How Real Accountability Actually Works
If you want to hold a multi-billion-dollar telco and a sitting government to account, you don't do it by breaking the law or posting rumors online. You do it through rigorous, structured oversight.
The Australian Communications and Media Authority has already launched a formal investigation into Telstra’s compliance during this incident. That's where the real answers will come from. We need to look at the service provider rules, the exact nature of the software deployment, and why the cross-carrier emergency roaming failed to activate instantly.
Henderson's demand for a lightning-fast seven-day report instead of a deep-dive inquiry misses the point. Speed is great, but accuracy matters more when dealing with complex data-centre environments.
The next steps for fixing this system don't involve political grandstanding. We need to focus on what actually works to protect communities:
- Enforce Strict Code Deployment Windows: Telecommunications providers must face heavier regulatory penalties if core time-synchronization software updates are pushed without isolated, sandboxed testing.
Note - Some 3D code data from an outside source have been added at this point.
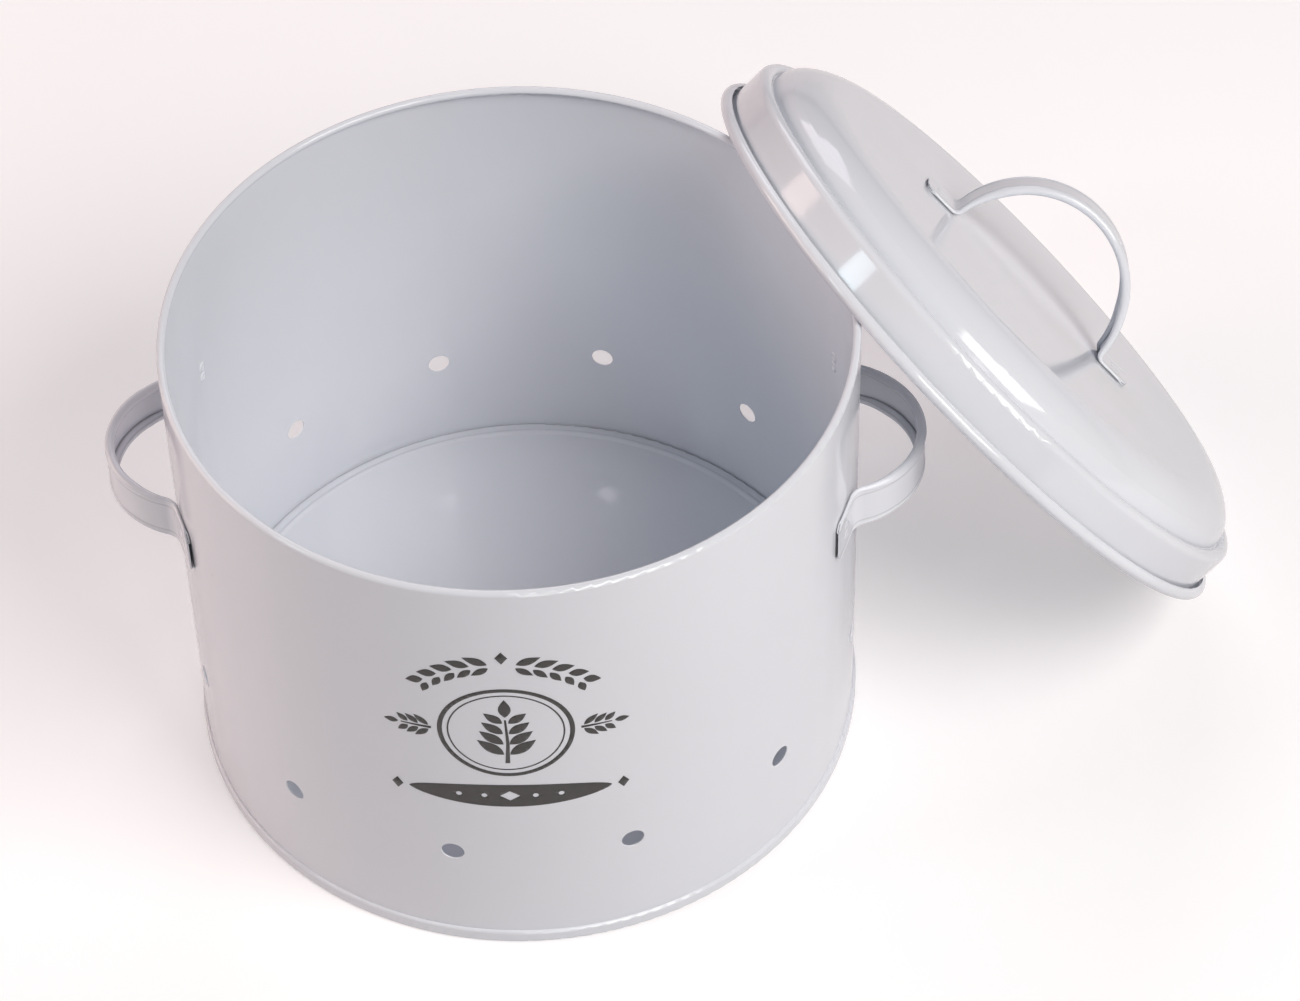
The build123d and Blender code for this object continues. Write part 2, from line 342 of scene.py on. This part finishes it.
def painted_crease_mask(tree, coordinates, middle, across):
    """Painted shade: 1 along the middle of both lines where a strap's web meets its rolled edges, 0
    off them.
    """
    offset = add_node(tree, "ShaderNodeVectorMath", operation="SUBTRACT")
    tree.links.new(coordinates, offset.inputs[0])
    offset.inputs[1].default_value = middle * MM
    side = add_node(tree, "ShaderNodeVectorMath", operation="DOT_PRODUCT")
    tree.links.new(offset.outputs["Vector"], side.inputs[0])
    side.inputs[1].default_value = across
    away = math_node(tree, "ABSOLUTE", side.outputs["Value"], 0)
    away = math_node(tree, "ABSOLUTE", math_node(tree, "SUBTRACT", away, CREASE_AT), 0)
    return map_range(tree, away, 1, 0, 0, CREASE_REACH)


def coat_material(name, finish, strap=None):
    """Glossy baked coat: faint clouds, dust specks, slow dents, orange peel, painted crevice shade.

    A strap's middle and cross direction, where given, paint shade along the lines of its rolled
    edges.
    """
    roughness, waviness, painted_crevice_shade = finish
    material, tree, output = new_material(name)
    shader = add_node(tree, "ShaderNodeBsdfPrincipled")
    place = add_node(tree, "ShaderNodeTexCoord").outputs["Object"]
    cloud = map_range(tree, noise(tree, place, CLOUD_SCALE, 3), 0, 1)
    tint = mix_colour(tree, cloud, scaled(COAT_COLOUR, CLOUD_SHADE), COAT_COLOUR)
    # Painted shade: the colour darkens where ambient occlusion finds a crevice.
    crevice = add_node(tree, "ShaderNodeAmbientOcclusion", samples=CREVICE_SAMPLES)
    crevice.inputs["Distance"].default_value = CREVICE_REACH
    openness = map_range(tree, crevice.outputs["AO"], 0, 1, CREVICE_FULL, CREVICE_NONE)
    tint = mix_colour(tree, openness, scaled(COAT_COLOUR, painted_crevice_shade), tint)
    # Painted shade along the lines of a strap's rolled edges.
    if strap is not None:
        line = math_node(tree, "POWER", painted_crease_mask(tree, place, *strap), 2)
        tint = mix_colour(tree, line, tint, scaled(COAT_COLOUR, PAINTED_CREASE_SHADE))
    dust = specks(tree, place, DUST_SCALE, DUST_RADIUS, DUST_SHARE)
    tint = mix_colour(tree, dust, tint, scaled(COAT_COLOUR, DUST_SHADE))
    tree.links.new(tint, shader.inputs["Base Color"])
    sheen = noise(tree, place, SHEEN_SCALE, 4, 0.6)
    sheen = map_range(tree, sheen, roughness * SHEEN_LOW, roughness * SHEEN_HIGH)
    tree.links.new(sheen, shader.inputs["Roughness"])
    dents = bump(tree, noise(tree, place, DENT_SCALE, 1), DENT_HEIGHT, waviness)
    peel = bump(tree, noise(tree, place, PEEL_SCALE, 2), PEEL_HEIGHT, PEEL_STRENGTH, dents)
    tree.links.new(peel, shader.inputs["Normal"])
    shader.inputs["IOR"].default_value = COAT_IOR
    tree.links.new(shader.outputs["BSDF"], output.inputs["Surface"])
    return material


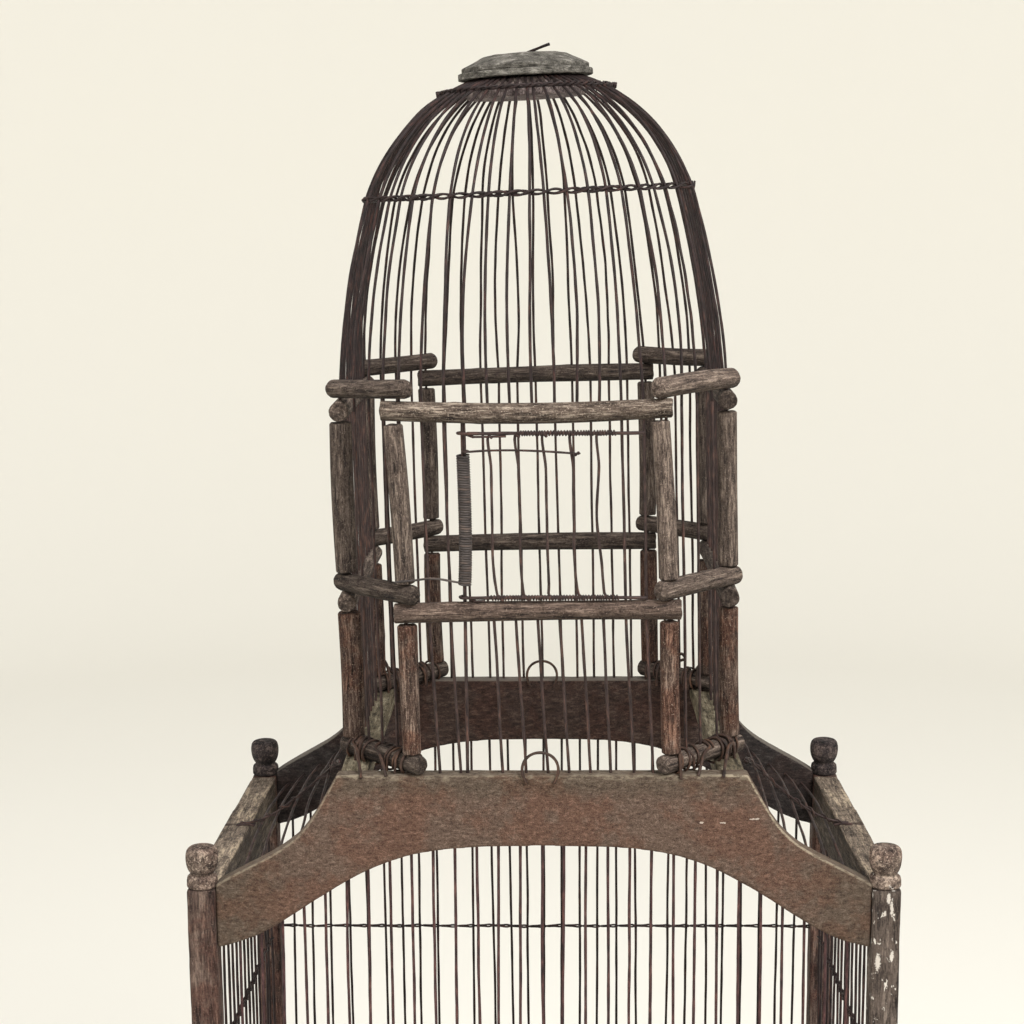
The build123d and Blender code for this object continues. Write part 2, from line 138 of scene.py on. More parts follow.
# ======================= mesh building =======================
class Pile:
    """Faces of many like pieces, gathered into one object.

    The point attribute "grain" holds each point's place within its own piece in millimetres (across,
    across, along) plus the piece's own offset, "cut" is 1 on the ends of a stick, and "tone" is how light
    the stick is beside its neighbours.
    """

    def __init__(self):
        self.points, self.grain, self.cut, self.tone = [], [], [], []
        self.corners, self.sizes, self.count = [], [], 0

    def add(self, points, grain, cut, faces, tone):
        self.points.append(np.asarray(points, float))
        self.grain.append(np.asarray(grain, float))
        self.cut.append(np.asarray(cut, float))
        self.tone.append(np.full(len(points), tone))
        for face in faces:
            face = np.asarray(face, np.int32)
            self.corners.append((face + self.count).ravel())
            self.sizes.append(np.full(len(face), face.shape[1], np.int32))
        self.count += len(points)

    def rings(self, rings, along, cut=None, closed=False, tone=1.0):
        """Skin over rings of points, each of shape (sides, 3); along is each ring's place along the piece."""
        n, sides, _ = rings.shape
        middle = rings.mean(1, keepdims=True)
        reach = norm(rings - middle, axis=2)
        turn = np.linspace(0, 2 * pi, sides, endpoint=False)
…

- Mandatory Instant Roaming Failover: The 90-second delay for a phone to switch to a rival network during a Triple Zero call is unacceptable. The system must be engineered to bridge that gap in under 5 seconds.
- Clearer Public Communication Protocols: When an outage hits, the public needs immediate, uniform advice via broadcast radio and alternative digital channels, not conflicting statements from politicians doing amateur field-testing.
The Coalition had a golden opportunity to highlight serious vulnerabilities in Australia's critical infrastructure. Instead, they chose the path of cheap headlines, unverified social media posts, and outright defiance of emergency service protocols. Angus Taylor can defend his colleagues all he wants, but the public sees right through it. True leadership during an infrastructure crisis means staying out of the way of the people trying to save lives.